We talked to downtown experts in stress management about how to handle anything the new year can throw at you
By Sharon Feiereisen
It’s not for nothing that Woody Allen is a New York City poster child. Life in this city—as fantastic as it can be—can bring with it an endless parade of neuroses, anxiety and stressors; luckily there are plenty of minimal changes we can make to ensure that 2013 is just a little more tranquil than 2012.
“Wake up five to ten minutes before you really need to get up, and take a moment to think through your entire day,” recommends Amanda Murdock of Pure Yoga.
“Making a mental list and going through your entire day in sequence will help you feel in control of any upcoming events,” Murdock said.
She also suggests taking a moment to stretch your body and reflect on gratitude.
“Simple movements help alert your body that it’s time to move and start the day, while a short meditation helps to set a positive tone,” she said.
Aaron Teich, an advanced practitioner of Sat Nam Rasayan—the healing practice of Kundalini Yoga—as well as a certified Kundalini Yoga teacher, licensed acupuncturist and the founder of Shuniya Healing, reiterates the importance of stretching.
While stress may seem like a mental process, he said, people also hold emotional tension in their bodies.
“Regular stretching releases these physical tensions and changes the neurochemistry of the brain, offering one of the most effective ways to let go of stress,” Teich said.
In the same vein, stress can relate to our external environment.
“Get rid of unnecessary stuff and create a simple space for yourself,” he said, explaining that it’s an effective and tangible way to create inner calm.
What we eat plays a primary role in how we think and feel, but you can make that work to your advantage.
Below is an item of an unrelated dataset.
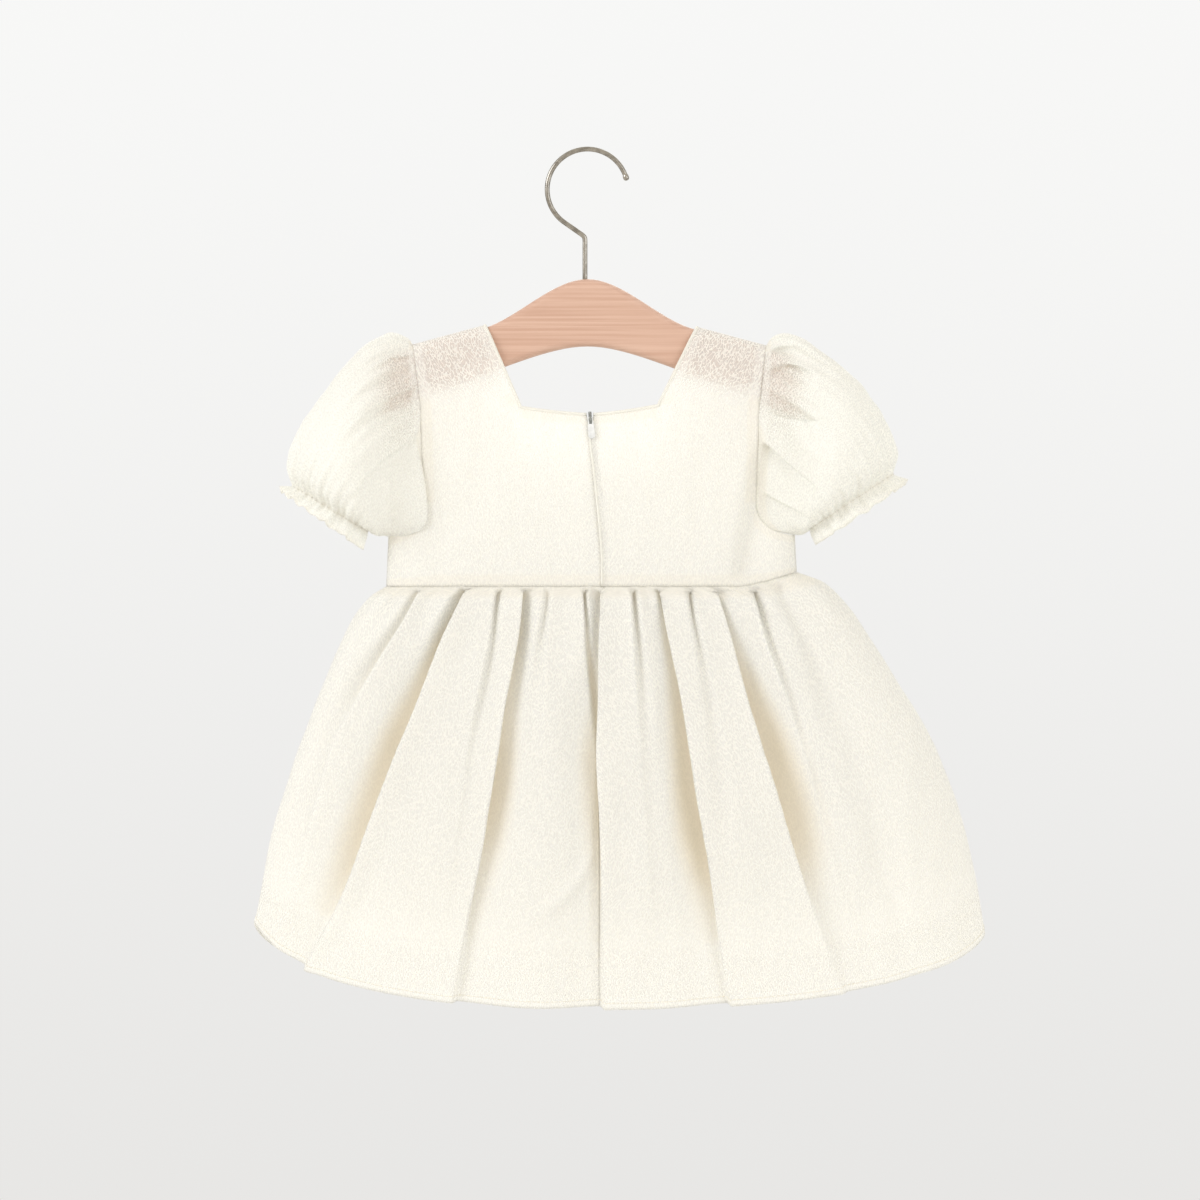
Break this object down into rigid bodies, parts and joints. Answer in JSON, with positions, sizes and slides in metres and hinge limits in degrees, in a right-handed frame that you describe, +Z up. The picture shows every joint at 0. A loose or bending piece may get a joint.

“Reduce overly stimulating substances such as refined sugar, junk carbs and caffeine to set a physiological foundation for calm,” Teich said.
Sadie Adams, the founder of Take Care Center for Body Mind Regeneration, goes one step further, noting that it’s crucial to bring ceremony to cooking and feeding.
“Less stress translates to more energy for digestion,” Adams said. “Pause before a meal to consider the exchange of energy.”
Another key is to work exercise into your daily life. “When your body doesn’t run the way it’s built to function, stress is inevitable. But when your body’s health basics are in good shape, life is good—or at minimum, far better,” says Sandra Lanshin Chiu of Treatment by Lanshin. “It’s important that your exercise class experience, be it barre, cardio, boot camp or yoga, be a mind/body experience.”
“Move a muscle, change a thought,” said Core Fusion co-founder Fred DeVito. “You should always focus on your breath and try your best to clear your mind of thoughts.”
No matter the situation that’s causing the stress, however, it’s imperative to remember, said Murdock, that just because you’re having a bad day doesn’t mean you have a bad life.
“Our immediate gut reaction is to say, ‘my life sucks’; instead, challenge that thinking by boxing in that specific incident or day and realize it’s just one event,” she said.
Murdock goes on to advise that when faced with a stressful situation, instead of complaining or worrying about it, it’s best to sit down and think if there is an actual solution. If there isn’t, then let it go; worrying will not solve the problem—ever.
“However, if there is a possible solution, even if it is uncomfortable or uneasy—like exercising, saying you’re sorry, changing jobs—actually set up a step-by-step plan on how to overcome your problem, and then implement it,” Murdock said.
“Concretizing a plan and approaching it through small steps rather than tackling it all at once leads to a greater chance of success and an overall sense of satisfaction.”